The next step was to put together a plan for the evening rush, since it was clear the intersection would not be open by then. Using four sets of equipment, we arranged a limited schedule to Bartlett, with buses beyond to the three Elgin stops. Again, Metra did everything it could to alert riders. In all we sent more than 180 tweets and more than 90 E-Alerts in about a 24-hour period.
While officials downtown were planning for service and informing the passengers, other Metra workers were at the scene to determine the extent of the damage to its tracks and begin planning repairs.
Two of them were General Roadmaster Al Bobby and Milwaukee West Director of Engineering Larry Powell. Bobby and Powell quickly decided the best way to reestablish service was to install a straight track through the accident scene. Unfortunately, the pile of debris – and the still-burning fire – were centered over the two main tracks of the Milwaukee West line. However, there is a parallel track just to the south that is usually used by freight trains. It was also damaged and also had upended freight cars blocking it, but Bobby and Powell believed it would be faster to clear that track than either of the two main tracks. When Clifford and Hardwidge arrived a few hours later, the plan to concentrate efforts on the parallel track was worked out with CN and finalized.
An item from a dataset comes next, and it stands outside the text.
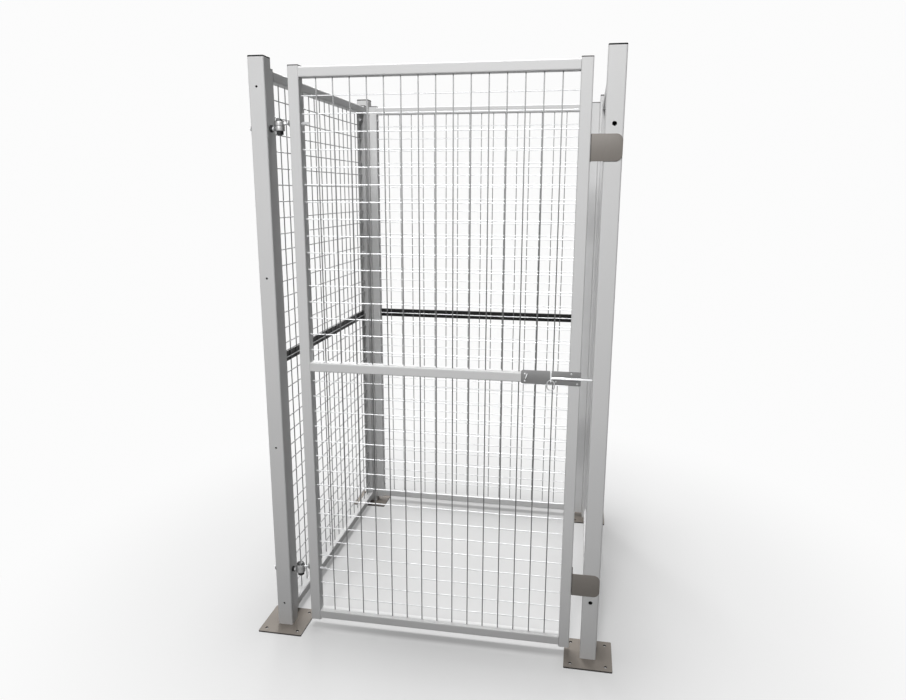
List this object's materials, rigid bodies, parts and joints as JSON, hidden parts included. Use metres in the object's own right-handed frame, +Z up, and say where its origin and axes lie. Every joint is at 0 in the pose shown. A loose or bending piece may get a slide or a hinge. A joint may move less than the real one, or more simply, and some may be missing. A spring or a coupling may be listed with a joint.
{
  "type": "wire mesh partition with door",
  "caption": "Square wire mesh cage on four floor-bolted posts, with fixed framed mesh panels on its sides and back and a hinged mesh door with a sliding bolt on its front.",
  "frame": {"origin": "middle of the floor plan, at floor level", "axes": "+Z up; the door is on the -Y side, hinged on the -X post; +X towards the latch post"},
  "size_m": [1.392, 1.392, 2.184],
  "materials": {
    "post_paint": "smooth light grey powder coat",
    "frame_paint": "smooth light grey powder coat",
    "mesh_wire": "light grey coated wire",
    "bare_plate": "dull brown-grey plain steel",
    "black_cap": "black",
    "black_bar": "glossy black",
    "stile_cap": "dull brown-grey",
    "latch_grey": "satin dark grey",
    "bright_zinc": "bright zinc plate",
    "black_steel": "black oxide",
    "hinge_steel": "plain steel"
  },
  "bodies": {
    "cage": {"front_left_post": "post_paint", "front_right_post": "post_paint", "back_left_post": "post_paint", "back_right_post": "post_paint", "front_left_base_plate": "bare_plate", "front_right_base_plate": "bare_plate", "back_left_base_plate": "bare_plate", "back_right_base_plate": "bare_plate", "post_caps": "black_cap", "left_panel_front_stile": "frame_paint", "left_panel_back_stile": "frame_paint", "left_panel_top_rail": "frame_paint", "left_panel_bottom_rail": "frame_paint", "left_panel_middle_bar": "black_bar", "left_panel_upright_wires": "mesh_wire", "left_panel_cross_wires": "mesh_wire", "left_panel_stile_caps": "stile_cap", "left_panel_bolts": "bright_zinc", "back_panel_left_stile": "frame_paint", "back_panel_right_stile": "frame_paint", "back_panel_top_rail": "frame_paint", "back_panel_bottom_rail": "frame_paint", "back_panel_middle_bar": "black_bar", "back_panel_upright_wires": "mesh_wire", "back_panel_cross_wires": "mesh_wire", "back_panel_stile_caps": "stile_cap", "back_panel_bolts": "bright_zinc", "right_panel_front_stile": "frame_paint", "right_panel_back_stile": "frame_paint", "right_panel_top_rail": "frame_paint", "right_panel_bottom_rail": "frame_paint", "right_panel_middle_bar": "black_bar", "right_panel_upright_wires": "mesh_wire", "right_panel_cross_wires": "mesh_wire", "right_panel_stile_caps": "stile_cap", "right_panel_bolts": "bright_zinc", "upper_hinge_post_eye": "hinge_steel", "lower_hinge_post_eye": "hinge_steel", "hinge_pins": "hinge_steel", "hinge_post_nuts": "hinge_steel", "hinge_pin_nuts": "black_steel"},
    "door": {"door_hinge_stile": "frame_paint", "door_latch_stile": "frame_paint", "door_top_rail": "frame_paint", "door_middle_rail": "frame_paint", "door_bottom_rail": "frame_paint", "door_upright_wires": "mesh_wire", "door_cross_wires": "mesh_wire", "door_stile_caps": "stile_cap", "upper_stop_plate": "bare_plate", "lower_stop_plate": "bare_plate", "latch_plate": "latch_grey", "latch_screws": "bright_zinc", "latch_sleeve": "bright_zinc", "latch_lug": "bright_zinc", "upper_hinge_door_eye": "hinge_steel", "lower_hinge_door_eye": "hinge_steel", "hinge_door_nuts": "hinge_steel"},
    "sliding_bolt": {"latch_bolt": "bright_zinc"},
    "bolt_ring": {"latch_ring": "bright_zinc"}
  },
  "joints": [
    {"name": "door_swing", "type": "hinge", "parent": "cage", "child": "door", "pos_m": [-0.541, -0.606, 1.092], "axis": [0, 0, -1], "range_deg": [0, 110]},
    {"name": "bolt_slide", "type": "slide", "parent": "door", "child": "sliding_bolt", "axis": [1, 0, 0], "range_m": [-0.04, 0.008]},
    {"name": "ring_swing", "type": "hinge", "parent": "sliding_bolt", "child": "bolt_ring", "pos_m": [0.4321, -0.6303, 1.0855], "axis": [-1, 0, 0], "range_deg": [0, 80]}
  ]
}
Metra had to coordinate with CN to make sure debris was removed from the parallel track first, and it had to wait for fire department officials to extinguish some stubbornly burning rolls of paper from one of the cars. In the meantime, Metra crews immediately began assembling 40-foot panels of track off-site that would be used to rebuild that track. To repair the parallel track and both mainline tracks, about 260 feet of panels were ordered.
The parallel track was cleared of debris at about 7:30 p.m. But the fire wasn't out until about three hours later, and that's when the track repairs began in earnest. Because the panels were already assembled, it was simply a matter of laying them down and connecting them to each other and to the parallel track. Four hours later, the new track was ready for trains – which meant the Milwaukee West fleet was no longer trapped. Bobby and Powell, who did not sleep for more than 24 hours, then moved on to repairs to the mainline tracks.
In anticipation of getting the track open overnight, Transportation Department officials made plans to operate Friday's morning rush. Unblocking the intersection freed the fleet to serve the line's riders, but Metra knew the bottleneck created by the single-track operation would delay trains. That's why, starting Thursday night and into early Friday morning, Metra informed riders through its website, E-Alerts and through the media that trains would run but could be delayed by as much as 30 minutes.
From those who repaired the track to those who planned, communicated and operated the trains, workers from every department of Metra contributed to the successful resumption of service Friday. At 4:17 a.m. that day, train No. 2200 rolled out of Elgin on the line's first run of the morning. Sleepy riders were no doubt glad to board the train, even if they weren't aware of the huge effort put in by Metra to deliver it to their station.
Alerts Kept Riders Up To Date
The disruption of Milwaukee West Line service caused by the derailment of a CN train demonstrated why it's so important that its riders sign up to receive e-mail alerts.
In the 24-hour period after the accident, Metra sent about 90 separate alerts to Milwaukee West riders, notifying them about the disruption of service and updating them about our plans for resuming service at every point along the way. The information also was updated frequently on our website, www.metrarail.com.